The new contracts have rolled through delivery months, with traders making deliveries and inter-month spread trades.

Open interest, however, is a paltry 83 positions in the three contracts combined, compared with about 155,000 in ICE Canada’s signature canola contract .

CWB, the grain marketing company formerly known as the Wheat Board, has not used the ICE wheat contracts yet, as it waits for liquidity to build, said Chris Palmer, a trader at CWB.

”It’s pretty hard to get new contracts going. The pie is only so big. It might be an issue of people going with what they know.
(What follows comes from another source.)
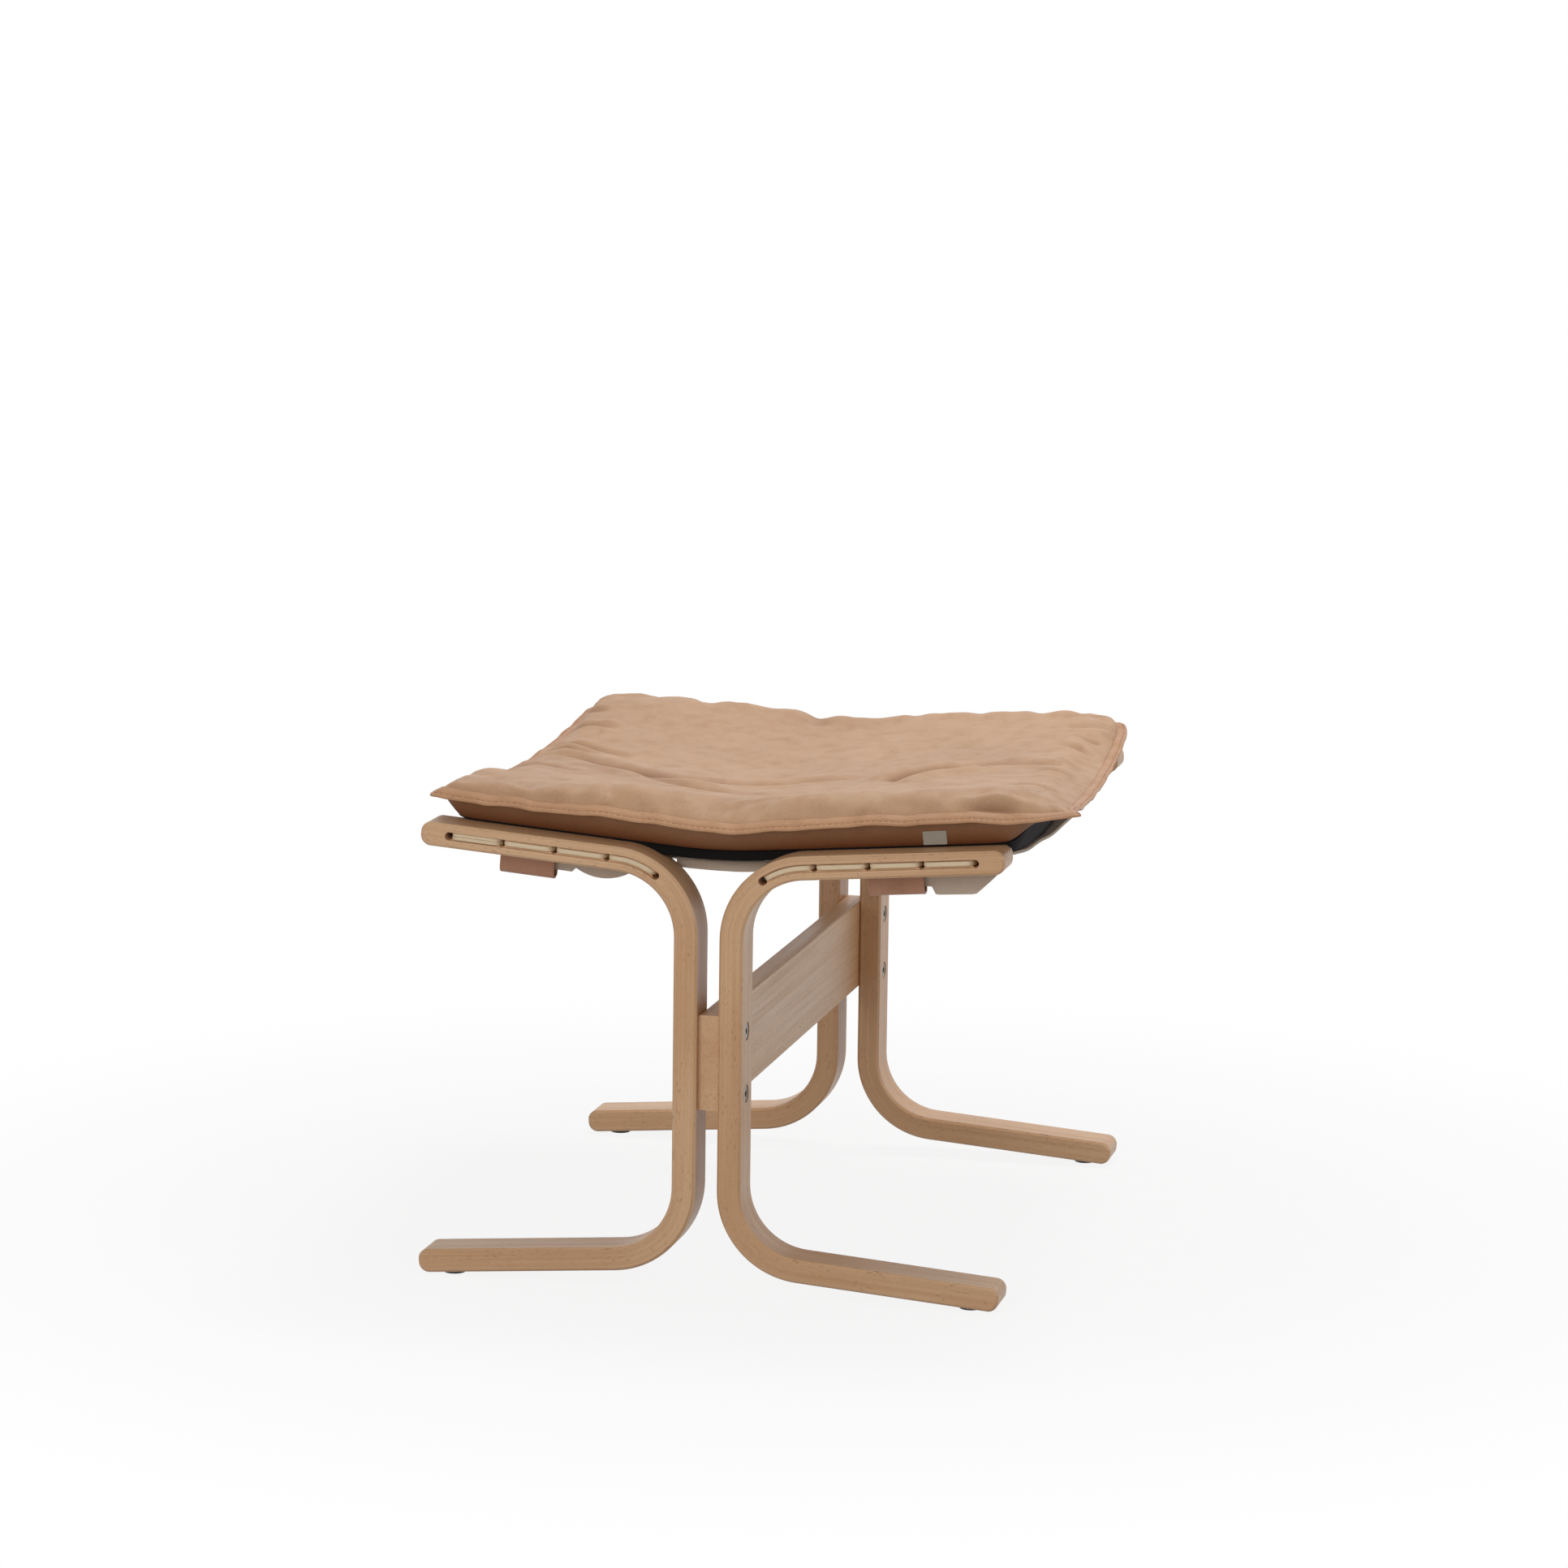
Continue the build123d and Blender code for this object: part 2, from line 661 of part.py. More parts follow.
def make_strap_and_stud():
    """The near right strap, which wraps the hem flap from the arm's side, and its press stud."""
    front = strap_gap + strap_thickness / 2 - hem_rod_gap
    back = front + strap_loop
    top = lamination_thickness / 2 + rest_clearance - cord_clearance
    lowest = strap_thickness / 2 - strap_drop
    tail = lowest + strap_tail
    line = FilletPolyline(
        (0, front, top),
        (0, front, lowest),
        (0, back, lowest),
        (0, back, tail),
        radius=strap_bend_share * strap_loop / 2,
    )
    start = Plane(origin=line.position_at(0), x_dir=(1, 0, 0), z_dir=line.tangent_at(0))
    strap = sweep(start * Rectangle(strap_flap_width, strap_thickness), path=line)
    neck_middle = strap_neck_place - strap_place
    for side in (-1, 1):
        inner = neck_middle + side * strap_neck_width / 2
        outer = side * (strap_flap_width / 2 + overrun)
        cut = Box(abs(outer - inner), 2 * strap_thickness, top + strap_neck_height + overrun)
        middle = (top + overrun - strap_neck_height) / 2
        strap -= Pos((inner + outer) / 2, front, middle) * cut
    bore = stud_shank_diameter / 2 + stud_clearance
    strap -= y_cylinder(bore, back - overrun / 2, back + overrun, 0, -stud_drop)
    outside = back + strap_thickness / 2
    flap = flap_thickness / 2
    stud = y_cylinder(stud_cap_diameter / 2, outside, outside + stud_cap_height, 0, -stud_drop)
    stud += y_cylinder(stud_shank_diameter / 2, flap, outside, 0, -stud_drop)
    stud += y_cylinder(stud_cap_diameter / 2, flap, back - strap_thickness / 2, 0, -stud_drop)
    place = Pos(strap_place, -rod_middle, arm_axis(strap_place)) * Rot(0, -arm_slope_degrees, 0)
    return place * strap, place * stud


def make_side_tab():
    """The small blank tab on the near boxing, a plate that lies along it."""
    rise = seam_rise - rim_height / 2 - rest_clearance
    along = Vector(cos(arm_slope), 0, sin(arm_slope))
    outward = Vector(0, boxing_inset, -rise).cross(along).normalized()
    middle = Vector(
        tab_place,
        boxing_inset / 2 - cushion_half_depth,
        seat_height(tab_place) + rest_clearance + rise / 2,
    )
    origin = middle + outward * (tab_gap + tab_thickness / 2)
    plane = Plane(origin=origin, x_dir=along, z_dir=outward)
    return plane * Box(tab_width, tab_length, tab_thickness)


def make_parts():
    """Every node of the stool by name."""
    parts = {}
    blank = make_leg_blank()
    strap, stud = make_strap_and_stud()
    groups = {
        "leg": make_leg(blank),
        "lacing": make_lacing(),
        "hem_rod": make_hem_rod(),
        "strap": strap,
        "glide": make_glide(blank),
    }
    for name, shape in groups.items():
        for place, copy in four_ways(shape).items():
            parts[f"{name}_{place}"] = copy
    parts["strap_studs"] = Compound(children=list(four_ways(stud).values()))
    parts["stretcher"] = make_stretcher()
    parts["connector_bolts"], parts["sleeve_nuts"] = make_bolts_and_nuts()
    parts["canvas_sling"] = make_canvas()
    cushion = make_cushion()
    names = ("cushion_filling", "cushion_cover", "cushion_base_cloth", "seam_flange")
    parts.update(zip(names, cushion))
    parts["side_tab"] = make_side_tab()
    return parts


def make_stool():
    """Every node, moved so that the origin is on the floor under the middle of the whole stool."""
    parts = make_parts()
    boxes = [shape.bounding_box() for shape in parts.values()]
    middle = (min(box.min.X for box in boxes) + max(box.max.X for box in boxes)) / 2
    print(f"move by {-middle:.3f} along X")
    stool = {}
    for name, shape in parts.items():
        solids = [Pos(-middle, 0, 0) * solid for solid in shape.solids()]
        stool[name] = solids[0] if len(solids) == 1 else Compound(children=solids)
    return stool


if __name__ == "__main__":
    os.makedirs("parts", exist_ok=True)
    for node, shape in make_stool().items():
        export_step(shape, f"parts/{node}.step")
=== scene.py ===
"""Looks of a footstool: bent beech frames, a laced canvas sling and a loose leather cushion.

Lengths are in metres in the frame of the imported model: X runs across the arms, Y from the near
side to the far one and Z up from the floor. The wooden frame stands a little left of the origin,
so places on it are written from its own middle, and middle_x is added when a mesh is written.
"""

from math import cos, pi, radians, sin, tan

import bpy
import numpy as np
from bpy.props import FloatProperty, FloatVectorProperty, IntProperty
from mathutils import Matrix, Vector, noise


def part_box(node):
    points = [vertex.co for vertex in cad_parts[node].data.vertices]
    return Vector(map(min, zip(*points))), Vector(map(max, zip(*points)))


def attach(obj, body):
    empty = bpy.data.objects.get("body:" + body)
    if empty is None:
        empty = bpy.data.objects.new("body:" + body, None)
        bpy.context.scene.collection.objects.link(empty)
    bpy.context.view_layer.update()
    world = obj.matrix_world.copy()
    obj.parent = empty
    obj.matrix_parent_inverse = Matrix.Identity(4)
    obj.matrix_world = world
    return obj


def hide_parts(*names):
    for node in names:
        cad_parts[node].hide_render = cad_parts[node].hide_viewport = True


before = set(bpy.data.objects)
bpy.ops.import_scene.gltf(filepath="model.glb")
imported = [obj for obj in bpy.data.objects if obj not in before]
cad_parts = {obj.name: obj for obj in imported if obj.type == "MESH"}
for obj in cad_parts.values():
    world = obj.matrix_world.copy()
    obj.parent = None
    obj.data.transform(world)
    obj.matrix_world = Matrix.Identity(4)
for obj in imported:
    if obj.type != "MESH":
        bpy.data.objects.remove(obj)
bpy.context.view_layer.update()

bl_info = {
    "name": "Laced footstool",
    "version": (1, 0, 0),
    "blender": (4, 5, 0),
    "location": "3D View > Sidebar > Footstool",
    "description": "Models a laced footstool with a leather cushion around its packed frame",
    "category": "Object",
}

stretcher_low, stretcher_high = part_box("stretcher")
middle_x = (stretcher_low.x + stretcher_high.x) / 2
frame_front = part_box("leg_near_right")[0].y
arm_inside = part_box("leg_near_right")[1].y
rod_y = (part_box("hem_rod_near_right")[0].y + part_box("hem_rod_near_right")[1].y) / 2
# Signs of X and Y that carry what is modelled at the near right to each corner
side_signs = {"near_left": (-1, 1), "near_right": (1, 1), "far_left": (-1, -1), "far_right": (1, -1)}


def linear(code):
    """A hexadecimal screen colour as linear red, green and blue."""
    shares = [int(code[place : place + 2], 16) / 255 for place in (0, 2, 4)]
    return tuple(((share + 0.055) / 1.055) ** 2.4 for share in shares)


def length(label, description, default):
    """A length property."""
    return FloatProperty(name=label, description=description, default=default, unit="LENGTH")


def colour(label, description, code):
    """A colour property with a screen colour as its default."""
    return FloatVectorProperty(
        name=label, description=description, default=linear(code), subtype="COLOR", size=3
    )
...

The wheat market is pretty well-represented with high-quality (grades) in Minneapolis and medium in Kansas and lower in Chicago.

“They need to find a niche somewhere to drive volume.”

Western Canada’s grain industry has historically used Minneapolis Grain Exchange’s hard red spring wheat contract to manage risk associated with spring wheat and durum production, but the ICE contracts offer the advantages of Canadian currency and delivery points.

Last month, Milan’s Borsa Italiana launched Europe’s first durum futures market to cater to demand from the continent’s Italian-led pasta makers.

ICE is hopeful of convincing end users of wheat, durum and barley, particularly importers of the Canadian crops, to use the contracts, Vannan said.

Earlier this year, IntercontinentalExchange Inc launched grain contracts in the United States to compete with benchmarks traded on the Chicago Board of Trade.

Those contracts have also struggled to attract liquidity.

“It takes awhile for a market to take on its own personality,” Vannan said. “And I don’t think the Canadian market has done that yet because such unique conditions occurred this year.”